TASK DIRECTIONS: Quote the whole listing word for word, please.
-.-.-
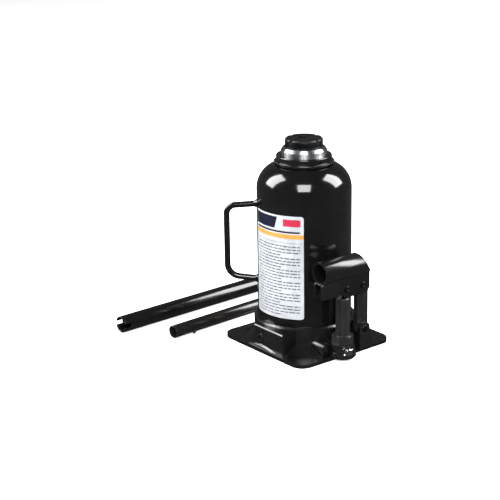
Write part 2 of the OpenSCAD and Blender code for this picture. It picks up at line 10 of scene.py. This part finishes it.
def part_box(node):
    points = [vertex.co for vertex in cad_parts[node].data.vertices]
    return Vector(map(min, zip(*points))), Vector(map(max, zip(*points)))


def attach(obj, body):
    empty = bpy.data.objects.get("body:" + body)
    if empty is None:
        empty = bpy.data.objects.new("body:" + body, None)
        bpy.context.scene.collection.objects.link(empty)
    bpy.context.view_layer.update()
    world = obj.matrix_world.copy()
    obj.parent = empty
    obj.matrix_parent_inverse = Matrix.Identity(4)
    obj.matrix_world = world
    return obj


MM = 0.001
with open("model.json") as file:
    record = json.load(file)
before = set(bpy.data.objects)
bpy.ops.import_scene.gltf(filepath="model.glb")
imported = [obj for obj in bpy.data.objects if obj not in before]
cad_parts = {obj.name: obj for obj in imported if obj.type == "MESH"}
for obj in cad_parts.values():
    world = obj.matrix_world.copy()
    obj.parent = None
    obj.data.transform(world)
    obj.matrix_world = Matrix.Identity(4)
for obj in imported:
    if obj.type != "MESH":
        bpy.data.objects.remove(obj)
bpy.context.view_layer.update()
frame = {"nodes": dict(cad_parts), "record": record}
scene = bpy.context.scene

# The camera sees the object from the pump side, slightly from above
CAMERA_AT = Vector((1.16858, -0.99206, 0.60466))
CAMERA_AIM = Vector((-0.1023, 0.0, 0.08341))
CAMERA_ROLL = 0.969
CAMERA_LENS = 100.06
CAMERA_SENSOR = 36
CAMERA_REACH = 50
VIEW_AZIMUTH = -40.3

# Soft boxes: (turn from the camera's side, height angle, width, height, watts)
SOFT_BOXES = [(0, 34, 1.1, 1.15, 55), (97, 36, 1.15, 1.7, 92), (-97, 36, 1.15, 1.7, 92)]
BOX_DISTANCE = 2.2
BOX_AIM = Vector((0, 0, 0.15))

FLOOR_HALF = 12.0
FLOOR_DROP = 0.02 * MM
FLOOR_GLOW = 0.55
# Strength of the white world as a source of light, and as the camera sees it
WORLD_LIGHT, WORLD_SEEN = 0.1, 1.05

# The middle stretch of a noise pattern, where its values lie
NOISE_LOW, NOISE_HIGH = 0.35, 0.65
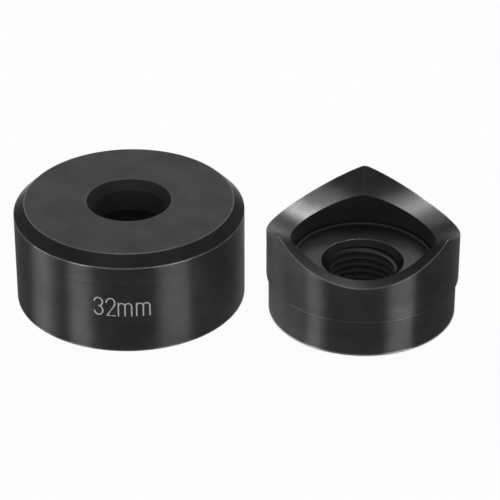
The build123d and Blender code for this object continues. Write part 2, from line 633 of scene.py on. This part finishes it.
-.-.-
FINISHED EXERCISE:
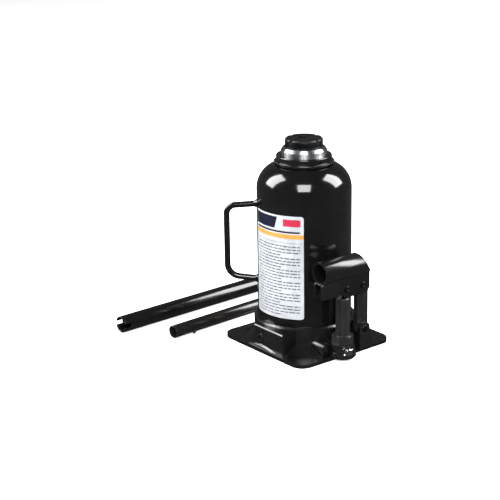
Write part 2 of the OpenSCAD and Blender code for this picture. It picks up at line 10 of scene.py. This part finishes it.
def part_box(node):
    points = [vertex.co for vertex in cad_parts[node].data.vertices]
    return Vector(map(min, zip(*points))), Vector(map(max, zip(*points)))


def attach(obj, body):
    empty = bpy.data.objects.get("body:" + body)
    if empty is None:
        empty = bpy.data.objects.new("body:" + body, None)
        bpy.context.scene.collection.objects.link(empty)
    bpy.context.view_layer.update()
    world = obj.matrix_world.copy()
    obj.parent = empty
    obj.matrix_parent_inverse = Matrix.Identity(4)
    obj.matrix_world = world
    return obj


MM = 0.001
with open("model.json") as file:
    record = json.load(file)
before = set(bpy.data.objects)
bpy.ops.import_scene.gltf(filepath="model.glb")
imported = [obj for obj in bpy.data.objects if obj not in before]
cad_parts = {obj.name: obj for obj in imported if obj.type == "MESH"}
for obj in cad_parts.values():
    world = obj.matrix_world.copy()
    obj.parent = None
    obj.data.transform(world)
    obj.matrix_world = Matrix.Identity(4)
for obj in imported:
    if obj.type != "MESH":
        bpy.data.objects.remove(obj)
bpy.context.view_layer.update()
frame = {"nodes": dict(cad_parts), "record": record}
scene = bpy.context.scene

# The camera sees the object from the pump side, slightly from above
CAMERA_AT = Vector((1.16858, -0.99206, 0.60466))
CAMERA_AIM = Vector((-0.1023, 0.0, 0.08341))
CAMERA_ROLL = 0.969
CAMERA_LENS = 100.06
CAMERA_SENSOR = 36
CAMERA_REACH = 50
VIEW_AZIMUTH = -40.3

# Soft boxes: (turn from the camera's side, height angle, width, height, watts)
SOFT_BOXES = [(0, 34, 1.1, 1.15, 55), (97, 36, 1.15, 1.7, 92), (-97, 36, 1.15, 1.7, 92)]
BOX_DISTANCE = 2.2
BOX_AIM = Vector((0, 0, 0.15))

FLOOR_HALF = 12.0
FLOOR_DROP = 0.02 * MM
FLOOR_GLOW = 0.55
# Strength of the white world as a source of light, and as the camera sees it
WORLD_LIGHT, WORLD_SEEN = 0.1, 1.05

# The middle stretch of a noise pattern, where its values lie
NOISE_LOW, NOISE_HIGH = 0.35, 0.65
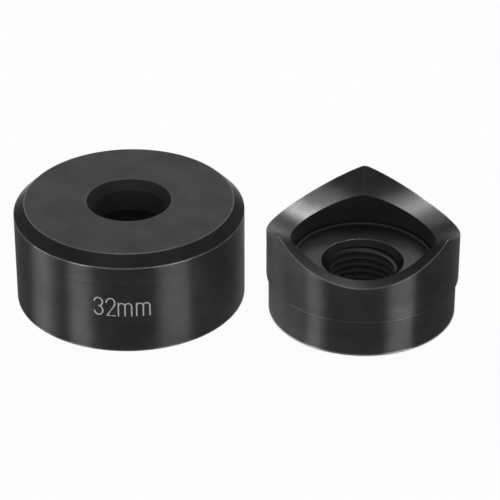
The build123d and Blender code for this object continues. Write part 2, from line 633 of scene.py on. This part finishes it.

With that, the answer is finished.